Neolithic artists liked the neighbourhood too. Two rock shelters—Fuente del Sabuco and Andragulla—hold Unesco-listed paintings of archers and goats. You can’t wander in alone; visits run from the tourist office (€5, English-speaking guide if you book a day ahead) and involve a 20-minute drive on a dirt track, followed by a torch-lit scramble. The reward is 7,000-year-old pigment that still looks wet.
Mountain bikers use the same web of forest tracks, but the town’s newest obsession is canyoning. Local outfit Sierra Aventura supplies wetsuits and abseiling gear for the wet gorge of Taibilla, a half-day descent that finishes with coffee and brandy at an abandoned water mill. Temperatures in the gorge rarely top 18 °C even in August—welcome relief when the town above is nudging 35 °C.
Steep Streets, Cool Nights and Proper Portions
British visitors arriving from the Mar Menor are often surprised by the chill. At 11 p.m. in mid-July the thermometer can read 15 °C; bring a fleece whatever the coast is doing. The altitude also keeps humidity low, so you can walk at midday without the sticky discomfort of the seaside strip—just remember those cobbles are not flip-flop territory.
Food is mountain fare: robust, meat-heavy and designed for people who’ve spent the morning chasing goats. Lunch menus del día hover around €12 and usually start with migas—fried breadcrumbs scattered with chorizo and grapes—followed by cordero al ajo cabañil, lamb simmered in vinegar, garlic and bay. Vegetarians survive on zarangollo (scrambled courgette and onion) and the local soft cheese, cuajada, drizzled with honey from apiaries in the pine forest.
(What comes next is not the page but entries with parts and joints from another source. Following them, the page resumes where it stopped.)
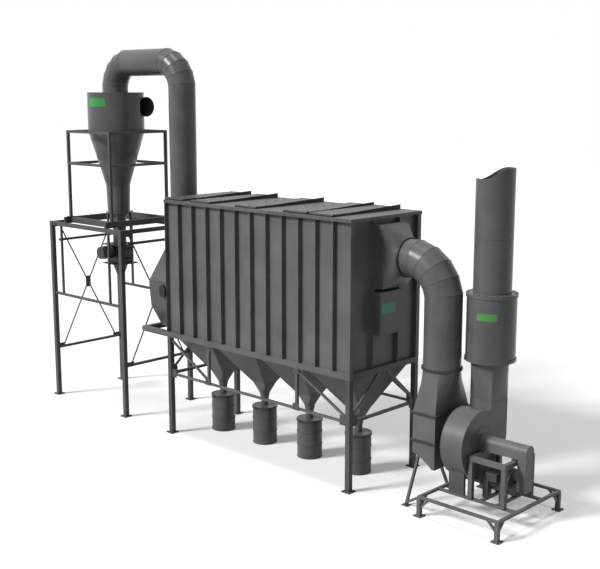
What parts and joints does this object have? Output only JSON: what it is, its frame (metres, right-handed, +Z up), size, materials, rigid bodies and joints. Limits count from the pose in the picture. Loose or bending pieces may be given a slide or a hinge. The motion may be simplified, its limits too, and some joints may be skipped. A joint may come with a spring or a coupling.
{
  "type": "baghouse dust collector",
  "caption": "Panelled filter body on legs over hoppers and drums, fed from a cyclone on a tower and drawn by a fan with a silencer and stack.",
  "frame": {"origin": "on the ground under the middle of the plant's bounding box", "axes": "+X runs along the plant from the cyclone tower to the fan, +Y to the far side, +Z up"},
  "size_m": [14.052, 2.32, 8.993],
  "materials": {
    "painted_sheet": "satin grey paint",
    "painted_duct": "satin grey paint",
    "painted_frame": "dark grey paint",
    "painted_drum": "dark grey paint, slightly glossy",
    "machine_dark": "nearly black machine paint",
    "port_black": "matte black"
  },
  "bodies": {
    "root": {"base_cross_beams": "painted_frame", "base_legs": "painted_frame", "base_long_beams": "painted_frame", "belt_guard": "painted_sheet", "body_braces": "painted_frame", "body_hangers": "painted_frame", "body_legs": "painted_frame", "body_struts": "painted_frame", "chest_band": "painted_sheet", "chest_bottom": "painted_sheet", "chest_port": "port_black", "chest_top": "painted_duct", "cradle_bars": "painted_frame", "cradle_brackets": "painted_frame", "cradle_posts": "painted_frame", "crossover_bends": "painted_duct", "crossover_pipes": "painted_duct", "cyclone_barrel": "painted_duct", "cyclone_cone": "painted_duct", "drop_pipe": "painted_duct", "drums": "painted_drum", "fan_discharge": "painted_duct", "fan_inlet_box": "painted_sheet", "fan_inlet_legs": "painted_frame", "fan_inlet_tie": "painted_frame", "fan_inlet_transition": "painted_duct", "fan_motor": "machine_dark", "fan_scroll": "painted_sheet", "hoppers": "painted_sheet", "inlet_end_wall": "painted_sheet", "outlet_collar": "painted_duct", "outlet_elbow": "painted_duct", "outlet_end_wall": "painted_sheet", "outlet_transition": "painted_duct", "platform_cross_beams": "painted_frame", "platform_inner_beams": "painted_frame", "rails_cross": "painted_frame", "rails_long": "painted_frame", "roof": "painted_sheet", "roof_lids": "painted_sheet", "rotary_valve": "machine_dark", "scroll_feet": "painted_frame", "shaft_and_bearings": "machine_dark", "shaft_guard": "painted_sheet", "side_walls": "painted_sheet", "silencer": "painted_duct", "spout_stays": "painted_frame", "stack": "painted_duct", "stand_posts": "painted_frame", "stand_top": "painted_frame", "tower_beams": "painted_frame", "tower_hangers": "painted_frame", "tower_legs": "painted_frame", "tower_rod_plates": "painted_frame", "tower_rods": "painted_frame", "valve_chute": "painted_sheet", "valve_motor": "machine_dark", "wall_cabinet": "painted_sheet"}
  },
  "joints": []
}
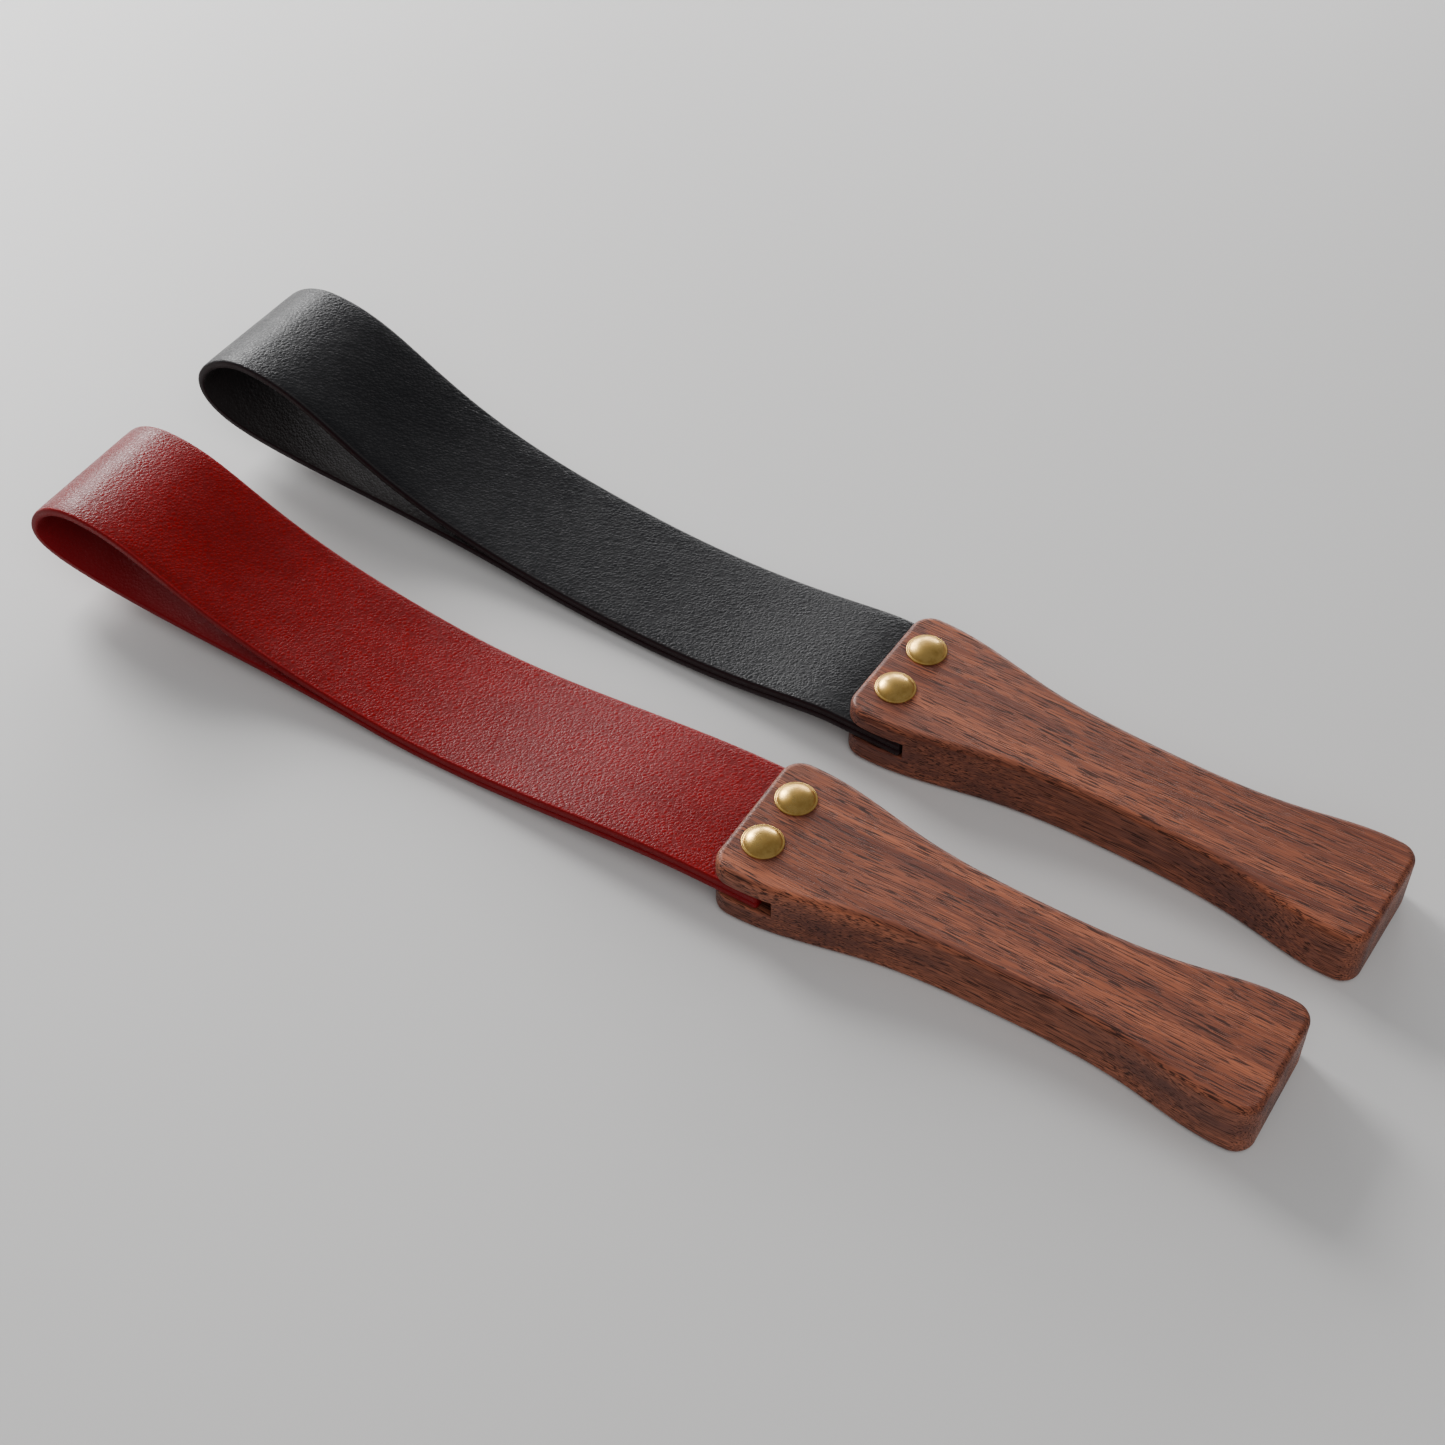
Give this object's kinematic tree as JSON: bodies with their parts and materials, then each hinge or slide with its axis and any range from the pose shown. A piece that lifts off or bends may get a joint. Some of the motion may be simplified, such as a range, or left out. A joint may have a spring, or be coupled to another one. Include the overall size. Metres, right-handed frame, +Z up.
{
  "type": "leather strap on handle",
  "caption": "Looped flat leather straps, each riveted by its two tails into the slotted head of a waisted wooden hand grip, laid side by side.",
  "frame": {"origin": "on the surface that both items lie on, under the middle of the pair's bounding box", "axes": "+X along the pair from the butts to the loops, +Y from the black item to the red one, +Z up"},
  "size_m": [0.3828, 0.1142, 0.0387],
  "materials": {
    "red_wood": "oiled satin, fine dark pores along the length",
    "black_wood": "oiled satin, fine dark pores along the length",
    "red_leather": "fine pebbled grain, satin, dark burnished edges",
    "black_leather": "fine grain with light creases, satin, dark burnished edges",
    "rivet_brass": "satin polished"
  },
  "bodies": {
    "red_handle_set": {"red_handle": "red_wood", "red_strap_tails": "red_leather", "red_rivet_post_far": "rivet_brass", "red_rivet_cap_far": "rivet_brass", "red_rivet_post_near": "rivet_brass", "red_rivet_cap_near": "rivet_brass"},
    "red_free_strap": {"red_strap_loop": "red_leather"},
    "black_handle_set": {"black_handle": "black_wood", "black_strap_tails": "black_leather", "black_rivet_post_far": "rivet_brass", "black_rivet_cap_far": "rivet_brass", "black_rivet_post_near": "rivet_brass", "black_rivet_cap_near": "rivet_brass"},
    "black_free_strap": {"black_strap_loop": "black_leather"}
  },
  "joints": [
    {"name": "red_strap_flex", "type": "hinge", "parent": "red_handle_set", "child": "red_free_strap", "pos_m": [-0.03551, 0.03256, 0.0102], "axis": [0.0157, -0.9999, 0], "range_deg": [-35, 35], "stiffness_Nm_per_rad": 5},
    {"name": "black_lift", "type": "slide", "parent": "red_handle_set", "child": "black_handle_set", "axis": [0, 0, 1], "range_m": [0, 0.2]},
    {"name": "black_strap_flex", "type": "hinge", "parent": "black_handle_set", "child": "black_free_strap", "pos_m": [-0.03771, -0.03256, 0.0102], "axis": [-0.0157, -0.9999, 0], "range_deg": [-35, 35], "stiffness_Nm_per_rad": 5}
  ]
}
The only souvenir edible worth suitcase space is morcilla de Moratalla, a blood sausage studded with pine-nuts; even sworn black-pudding sceptics admit it tastes more nutty than irony.
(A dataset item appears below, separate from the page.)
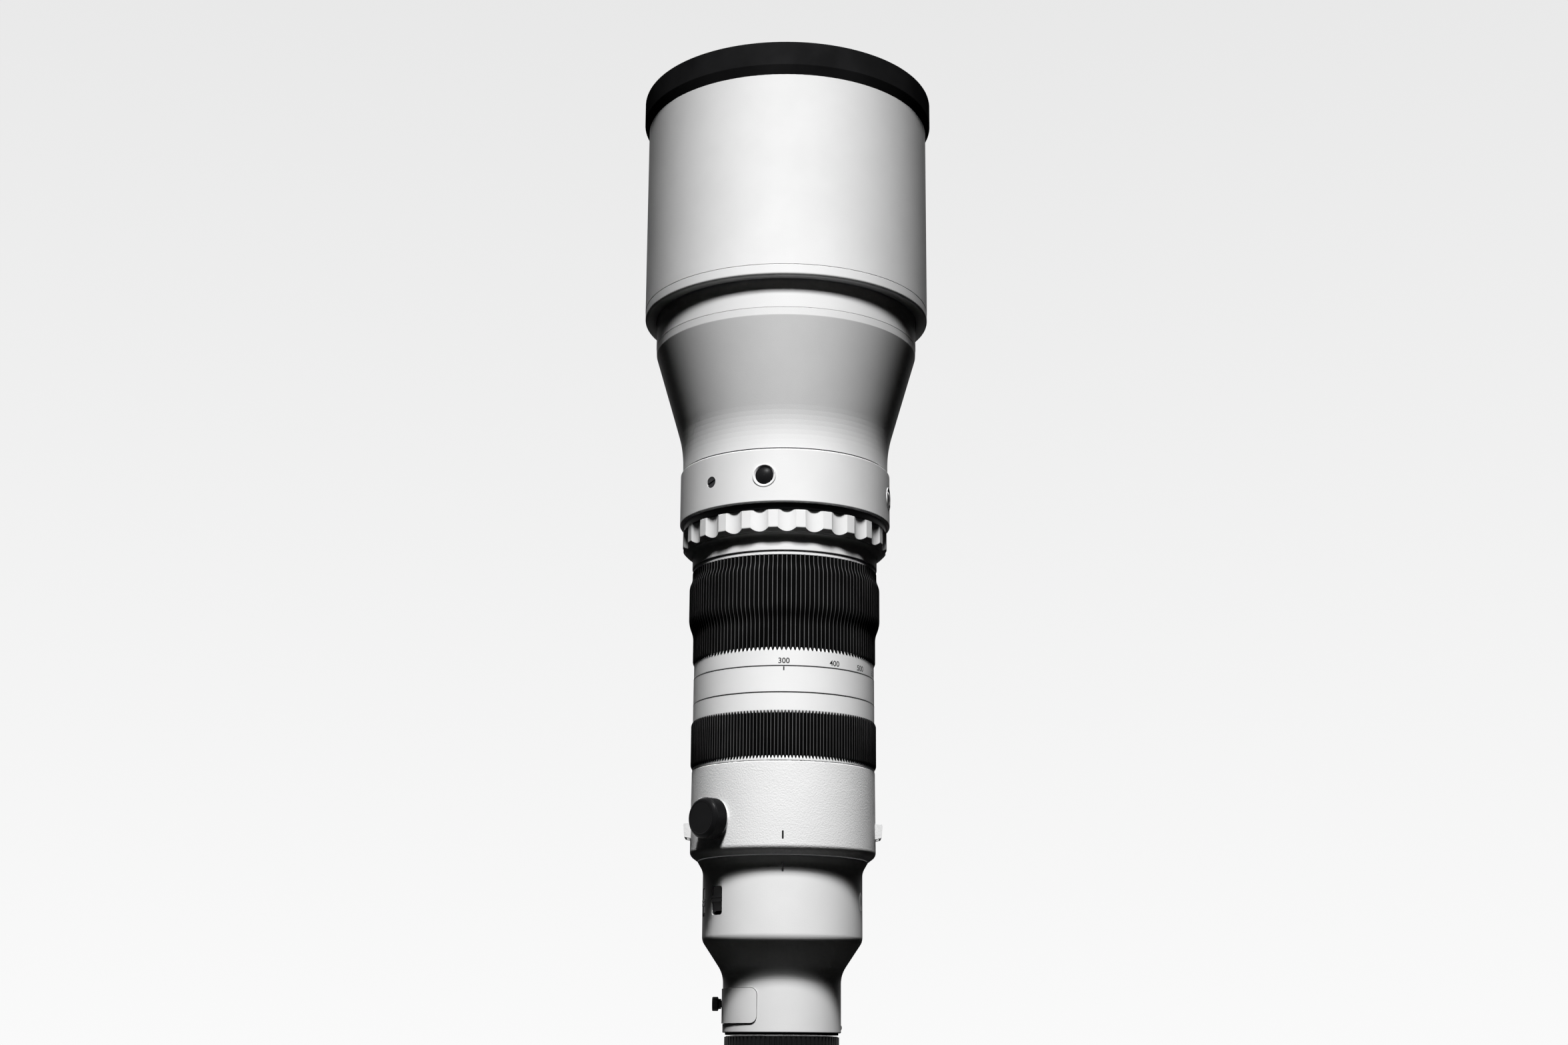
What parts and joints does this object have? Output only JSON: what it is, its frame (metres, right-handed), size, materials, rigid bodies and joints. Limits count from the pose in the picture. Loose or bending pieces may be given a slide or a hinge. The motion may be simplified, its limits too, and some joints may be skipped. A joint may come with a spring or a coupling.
{
  "type": "camera zoom lens",
  "caption": "Long white telephoto zoom lens with ribbed rings, tripod collar with foot, drop-in filter, deep hood with rubber rim, and rear cap.",
  "frame": {"origin": "centre of the camera mount's flange plane, on the optical axis", "axes": "+Z along the optical axis towards the front of the lens, -Y towards the side with the index marks, +Y towards the tripod foot"},
  "size_m": [0.188, 0.1975, 0.6181],
  "materials": {
    "white_paint": "cast light alloy under white paint with a fine satin texture",
    "wrinkle_paint": "cast light alloy under white paint with a coarse wrinkle texture",
    "rubber": "matt",
    "black_anodised": "satin black",
    "black_plastic": "matt",
    "bare_metal": "polished",
    "steel": "brushed",
    "grey_alloy": "satin",
    "brass": "plated",
    "optical_glass": "coated",
    "circuit": "satin",
    "felt": "flocked"
  },
  "bodies": {
    "barrel": {"mount_flange": "bare_metal", "mount_screws": "steel", "mount_gasket": "rubber", "index_bead": "white_paint", "rear_baffle": "black_plastic", "contact_pins": "brass", "rear_barrel": "white_paint", "control_bezels": "white_paint", "rear_cell": "black_anodised", "rear_element": "optical_glass", "circuit_board": "circuit", "main_tube": "grey_alloy", "index_band": "white_paint", "neck_sleeve": "white_paint", "button_housing": "white_paint", "trim_ring": "black_anodised", "button_bezels": "white_paint", "housing_screws": "steel", "front_barrel": "white_paint", "front_ring": "white_paint", "front_cell": "black_anodised", "front_element": "optical_glass", "second_element": "optical_glass", "guide_tube": "grey_alloy", "focus_rods": "steel", "iris_unit": "black_plastic"},
    "filter_drawer": {"filter_holder": "white_paint", "filter_glass": "optical_glass"},
    "filter_lock": {"filter_knob": "black_plastic"},
    "tripod_collar": {"collar": "wrinkle_paint", "foot": "wrinkle_paint", "foot_screws": "steel"},
    "collar_lock": {"collar_knob": "black_anodised"},
    "focus_control": {"focus_ring": "white_paint", "focus_grip": "rubber"},
    "zoom_control": {"zoom_ring": "white_paint", "zoom_grip": "rubber", "cam_tube": "grey_alloy"},
    "zoom_group": {"zoom_cell": "black_anodised", "zoom_lens": "optical_glass"},
    "focus_group": {"focus_cell": "black_anodised", "focus_lens": "optical_glass"},
    "stabiliser_x": {"stabiliser_frame": "grey_alloy"},
    "stabiliser_y": {"stabiliser_cell": "black_anodised", "stabiliser_lens": "optical_glass"},
    "function_control": {"function_ring": "white_paint"},
    "switch_focus": {"focus_switch": "black_plastic"},
    "switch_limit": {"limit_switch": "black_plastic"},
    "switch_steady": {"steady_switch": "black_plastic"},
    "button_set": {"set_button": "black_plastic"},
    "button_1": {"hold_button_1": "black_plastic"},
    "button_2": {"hold_button_2": "black_plastic"},
    "button_3": {"hold_button_3": "black_plastic"},
    "button_4": {"hold_button_4": "black_plastic"},
    "hood": {"hood_tube": "white_paint", "hood_base": "white_paint", "hood_rim": "rubber", "hood_lining": "felt"},
    "hood_lock": {"hood_knob": "black_anodised"},
    "cap": {"rear_cap": "black_plastic"}
  },
  "joints": [
    {"name": "filter_slide", "type": "slide", "parent": "barrel", "child": "filter_drawer", "axis": [-1, 0, 0], "range_m": [0, 0.07]},
    {"name": "filter_lock_turn", "type": "hinge", "parent": "filter_drawer", "child": "filter_lock", "pos_m": [-0.036, 0, 0.01845], "axis": [-1, 0, 0], "range_deg": [0, 90]},
    {"name": "collar_turn", "type": "hinge", "parent": "barrel", "child": "tripod_collar", "pos_m": [0, 0, 0.13075], "axis": [0, 0, 1], "continuous": true},
    {"name": "collar_lock_turn", "type": "hinge", "parent": "tripod_collar", "child": "collar_lock", "pos_m": [-0.04279, -0.04206, 0.1252], "axis": [-0.7133, -0.7009, 0], "range_deg": [-180, 0]},
    {"name": "focus_turn", "type": "hinge", "parent": "barrel", "child": "focus_control", "pos_m": [0, 0, 0.178], "axis": [0, 0, 1], "continuous": true},
    {"name": "zoom_turn", "type": "hinge", "parent": "barrel", "child": "zoom_control", "pos_m": [0, 0, 0.25], "axis": [0, 0, -1], "range_deg": [0, 77]},
    {"name": "zoom_group_slide", "type": "slide", "parent": "barrel", "child": "zoom_group", "axis": [0, 0, 1], "range_m": [0, 0.036]},
    {"name": "focus_group_slide", "type": "slide", "parent": "barrel", "child": "focus_group", "axis": [0, 0, 1], "range_m": [0, 0.045]},
    {"name": "stabiliser_x_shift", "type": "slide", "parent": "barrel", "child": "stabiliser_x", "axis": [1, 0, 0], "range_m": [-0.0015, 0.0015], "stiffness_N_per_m": 150},
    {"name": "stabiliser_y_shift", "type": "slide", "parent": "stabiliser_x", "child": "stabiliser_y", "axis": [0, 1, 0], "range_m": [-0.0015, 0.0015], "stiffness_N_per_m": 150},
    {"name": "function_turn", "type": "hinge", "parent": "barrel", "child": "function_control", "pos_m": [0, 0, 0.3026], "axis": [0, 0, 1], "range_deg": [-8, 8], "stiffness_Nm_per_rad": 0.5},
    {"name": "focus_switch_slide", "type": "slide", "parent": "barrel", "child": "switch_focus", "axis": [0, 0, -1], "range_m": [0, 0.0022]},
    {"name": "limit_switch_slide", "type": "slide", "parent": "barrel", "child": "switch_limit", "axis": [0, 0, -1], "range_m": [0, 0.0022]},
    {"name": "steady_switch_slide", "type": "slide", "parent": "barrel", "child": "switch_steady", "axis": [0, 0, -1], "range_m": [0, 0.0022]},
    {"name": "set_button_press", "type": "slide", "parent": "barrel", "child": "button_set", "axis": [-0.9774, 0.2113, 0], "range_m": [0, 0.0008], "stiffness_N_per_m": 300},
    {"name": "hold_button_1_press", "type": "slide", "parent": "barrel", "child": "button_1", "axis": [0.1908, 0.9816, 0], "range_m": [0, 0.0008], "stiffness_N_per_m": 300},
    {"name": "hold_button_2_press", "type": "slide", "parent": "barrel", "child": "button_2", "axis": [-0.9816, 0.1908, 0], "range_m": [0, 0.0008], "stiffness_N_per_m": 300},
    {"name": "hold_button_3_press", "type": "slide", "parent": "barrel", "child": "button_3", "axis": [-0.1908, -0.9816, 0], "range_m": [0, 0.0008], "stiffness_N_per_m": 300},
    {"name": "hold_button_4_press", "type": "slide", "parent": "barrel", "child": "button_4", "axis": [0.9816, -0.1908, 0], "range_m": [0, 0.0008], "stiffness_N_per_m": 300},
    {"name": "hood_slide", "type": "slide", "parent": "barrel", "child": "hood", "axis": [0, 0, 1], "range_m": [0, 0.03]},
    {"name": "hood_lock_turn", "type": "hinge", "parent": "hood", "child": "hood_lock", "pos_m": [0, 0.095, 0.4599], "axis": [0, 1, 0], "range_deg": [-180, 0]},
    {"name": "rear_cap_turn", "type": "hinge", "parent": "barrel", "child": "cap", "pos_m": [0, 0, -0.0084], "axis": [0, 0, -1], "range_deg": [0, 60]}
  ],
  "couplings": [
    {"joint": "zoom_group_slide", "follows": "zoom_turn", "m_per_rad": 0.026788}
  ]
}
For a blow-out dinner, El Olivar on Calle Donantes de Sangre grills a chuletón (T-bone for two) over holm-oak embers. Brits accustomed to Spanish beef being overcooked are relieved to see rosé centres arrive without argument. Order chips and you’ll regret it—the default accompaniment is a whole green pepper blistered on the grill, perfect for mopping meat juices. If you’d rather graze, Bar Al-Kazar on the main square does a tostada with local honey and fresh orange juice for €2.50; service starts at 07:30, ideal before an early hike.
Drums, Bonfires and a Monday Morning That Never Comes
Moratalla’s calendar is noisy. Easter’s Tamborada sees 2,000 residents in purple robes beating 14-inch snare drums in perfect unison; the sound ricochets off stone and can be felt in the ribcage. Locals hand out ear-plugs, but light sleepers should still avoid accommodation facing the church. June brings Hogueras de San Juan: teenagers drag sofas into the street, build bonfires from old wardrobes and set them alight at midnight while the town band plays Queen covers. Fireworks start at dawn and continue, intermittently, until October’s patronal fair.
That September fiesta is the moment Moratalla reluctantly admits outsiders. Fairground rides occupy the football pitch, brass bands march through streets carpeted with rosemary sprigs and every bar counter groans under trays of paparajotes—lemon leaves dipped in batter, fried and dusted with sugar. Accommodation doubles in price and the town’s solitary cash machine (Cajamar, Plaza del Ayuntamiento) runs dry by Friday; bring euros before you arrive.
Getting There, Leaving Again
The drive from Alicante airport takes two hours on the A-30 toll road; from Murcia-San Javier it’s 75 minutes. Public transport is patchy: one Alsa coach a day leaves Murcia bus station at 14:15, returning at 06:45 next morning—fine for a long weekend, useless for a day trip. The last 25 km from the motorway are mountain switchbacks; if you hate heights, let someone else drive and concentrate on the ibex silhouetted on the cliff tops.
Stay in the centre if you want atmosphere; Casa de los Pasos is a converted seventeenth-century house with beamed rooms from €55. Motorhomers prefer the free aire by the polideportivo—flat bays, potable water and a five-minute walk to bakeries that open at 06:00. Either way, check out early. The town wakes with the light, and by 08:00 the bakery’s almond pasties are already cooling. Grab one, climb the castle ramp and watch the cloud sea dissolve to reveal a horizon of empty sierra stretching all the way to Granada province. Then head downhill before the lunch shutters close again.